After the 2021 elections, the next elections had been scheduled for no later than 11 November 2025 according to the four-year term limit set by Basic Law: The Government. The thirty-sixth government, a national unity government formed between eight political parties following the 2021 elections, held the narrowest possible majority (61 seats) in the 120-member Knesset. In April 2022, MK Idit Silman left the governing coalition, leaving it without a majority.

On 20 June 2022, following several legislative defeats for the government in the Knesset, prime minister Naftali Bennett and alternate prime minister Yair Lapid announced the introduction of a bill to dissolve the 24th Knesset, which was approved on 30 June. Simultaneously, in accordance with the rotation government agreement that was part of the 2021 coalition deal, Lapid became prime minister and leads a caretaker government until a new government took office.
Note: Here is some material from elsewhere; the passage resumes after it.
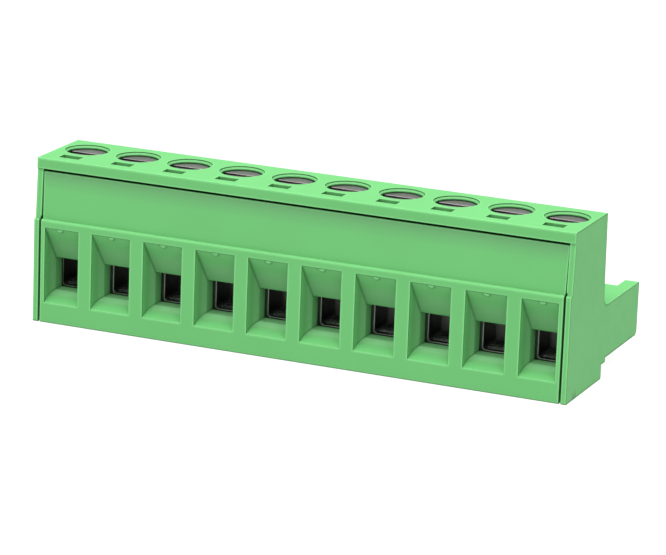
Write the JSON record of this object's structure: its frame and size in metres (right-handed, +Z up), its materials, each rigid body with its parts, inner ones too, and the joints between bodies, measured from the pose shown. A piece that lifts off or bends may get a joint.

Within the context of the 2018–2022 Israeli political crisis, this was the fifth Knesset election in nearly four years, as no party had been able to form a stable coalition since 2019. A total of 40 parties registered to run for these elections, although only twelve to fourteen parties were projected to cross the 3.25% electoral threshold to win seats under the closed list, proportional representation electoral system. Ten parties succeeded in crossing the threshold. On 21 December, Netanyahu announced that he had succeeded in forming a coalition government consisting of 64 MKs. The thirty-seventh government was sworn in on 29 December.

Background 

The extended period of political deadlock that led up to the election was the result of four inconclusive elections (April 2019, September 2019, 2020, and 2021). In April and September 2019, neither incumbent Prime Minister of Israel, Benjamin Netanyahu, nor leader of the main opposition party Blue and White, Benny Gantz, was able to muster a 61-seat governing majority, leading to fresh elections. In March 2020, these resulted in the formation of a unity government, the thirty-fifth government of Israel, between Netanyahu and Gantz, which collapsed in December following a budgetary dispute, leading to another election in March 2021. The 2021 election led to the formation of another unity government, this one between eight political parties, with the leader of the Yamina party, Naftali Bennett, and the leader of Yesh Atid, Yair Lapid, becoming prime minister and Alternate Prime Minister of Israel, respectively. Bennett and Lapid agreed to rotate their positions after two years, with Lapid becoming the prime minister and Bennett becoming the alternate prime minister.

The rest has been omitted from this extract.